No caso Daniel Silveira, tal ato de graça pode ser questionado junto ao STF. A propósito, o partido Rede de Sustentabilidade ingressou com ação de descumprimento de preceito constitucional fundamental. Já existe relatora sorteada, a ministra Rosa Weber.

Nas redes sociais, muito se tem falado de presidentes norte-americanos que concederam, com fundamento no poder discricionário, graça e indulto. Donald Trump, antes de deixar a Casa Branca, conferiu graça a um seu auxiliar corrupto e golpista.

Duas coisas a respeito da Constituição norte-americana e do ato de Trump, o íncubo de Bolsonaro.

A Constituição dos EUA é de 1787. Em 1789, foi ratificada pelos 13 estados federados e, no ano de 1791, restou confirmada a declaração de Direitos dos Cidadãos.

Pela constituição dos EUA, o ato do presidente ao conceder graça é ato de império. Mais do que discricionário.

Para a Constituição brasileira, de 1988, e outras modernas, a exemplo da portuguesa de 1976, o ato discricionário de um presidente não pode ser arbitrário, no sentido de inconstitucional, ilegal, fraudulento e abusivo, a impedir o exercício de outro poder.

O decreto de Bolsonaro concessivo de graça ao recém-condenado Daniel Silveira está viciado e o presidente cometeu crime de responsabilidade, sujeito a impeachment: está a impedir o exercício da jurisdição, monopólio do Judiciário, como regra.

A meta não foi a clemência, a indulgência. Conforme declarado, o objetivo consistiu em corrigir erro judiciário cometido pelo STF.

Bolsonaro se colocou acima dos ministros do STF —e isso quebra a separação dos poderes— a rescindir, cassar, decisão da Corte.

Fora ter se precipitado.

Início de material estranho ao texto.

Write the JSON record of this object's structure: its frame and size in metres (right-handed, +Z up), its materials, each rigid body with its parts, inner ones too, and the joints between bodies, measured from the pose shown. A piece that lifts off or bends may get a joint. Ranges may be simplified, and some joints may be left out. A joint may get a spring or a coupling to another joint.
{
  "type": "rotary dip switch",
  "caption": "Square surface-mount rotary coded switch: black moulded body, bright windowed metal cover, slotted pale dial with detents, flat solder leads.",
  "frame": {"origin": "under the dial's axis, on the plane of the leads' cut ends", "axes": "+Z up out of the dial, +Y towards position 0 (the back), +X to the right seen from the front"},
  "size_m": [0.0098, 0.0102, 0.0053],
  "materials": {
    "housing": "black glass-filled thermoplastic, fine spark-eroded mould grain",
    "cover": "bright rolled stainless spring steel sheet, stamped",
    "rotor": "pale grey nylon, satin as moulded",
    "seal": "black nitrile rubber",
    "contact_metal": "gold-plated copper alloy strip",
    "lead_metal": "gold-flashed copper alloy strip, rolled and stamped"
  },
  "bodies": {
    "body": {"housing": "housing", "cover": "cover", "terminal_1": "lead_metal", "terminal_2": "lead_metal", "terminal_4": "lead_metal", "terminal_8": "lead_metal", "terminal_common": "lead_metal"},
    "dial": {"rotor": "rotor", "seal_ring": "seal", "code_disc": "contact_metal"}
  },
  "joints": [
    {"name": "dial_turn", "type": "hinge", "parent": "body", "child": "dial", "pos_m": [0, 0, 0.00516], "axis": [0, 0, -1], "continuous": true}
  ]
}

Daniel Silveira é presumidamente inocente à luz da Constituição. Isso pela razão de não existir contra ele condenação definitiva. A lançada pelo STF pode ser atacada por embargos, ou seja, não é definitiva.

Aquele considerado constitucionalmente inocente —até pela lógica jurídica— não pode ter extintas penas ainda não concretizadas e sem execução. Em outras palavras, só cabe concessão de graça, ou indulto, depois do trânsito em julgado.

Sobre isso, o livro mais buscado e comercializado no campo do Direito Penal, do saudoso professor e jurista Damásio de Jesus, ressalta: "c) graça, só depois do trânsito em julgado". No mesmo sentido, Miguel Reale Júnior, catedrático da Faculdade de Direto da Universidade de São Paulo.

Outro ponto importante diz respeito aos efeitos da condenação definitiva. A perda dos direitos políticos é um deles. Por tal razão, o STF, com acerto, declarou cassado o mandato de Daniel Silveira.

A graça extingue as penas principais, sem afetar os efeitos da condenação. Além de ensejar ação civil por danos materiais e morais, o definitivamente condenado perde, até o total cumprimento da condenação, os direitos políticos e se torna inelegível, como no caso de Daniel Silveira.

Bolsonaro, com a edição do decreto da graça a Daniel Silveira, abusou do poder e da função. O decreto, como ato administrativo, desviou-se do seu fim. E sua natureza é rescisória de condenação do Supremo e não de indulgência.

Bolsonaro atropelou os princípios a constitucionais da legalidade e da impessoalidade, pois mirado na cassação de condenação de pessoa certa.

Em época medieval, o condenado fugia da condenação imposta em um feudo para território diverso. O senhor feudal poderia recebê-lo sem considerar a condenação do outro. Nas cidades, os príncipes davam a chamada "clemência príncipe".

Desde a sua introdução no Direito, clemência, graça, indulgência significam perdoar falhas, erros, crimes. Para Bolsonaro, significou cassar decisão do STF.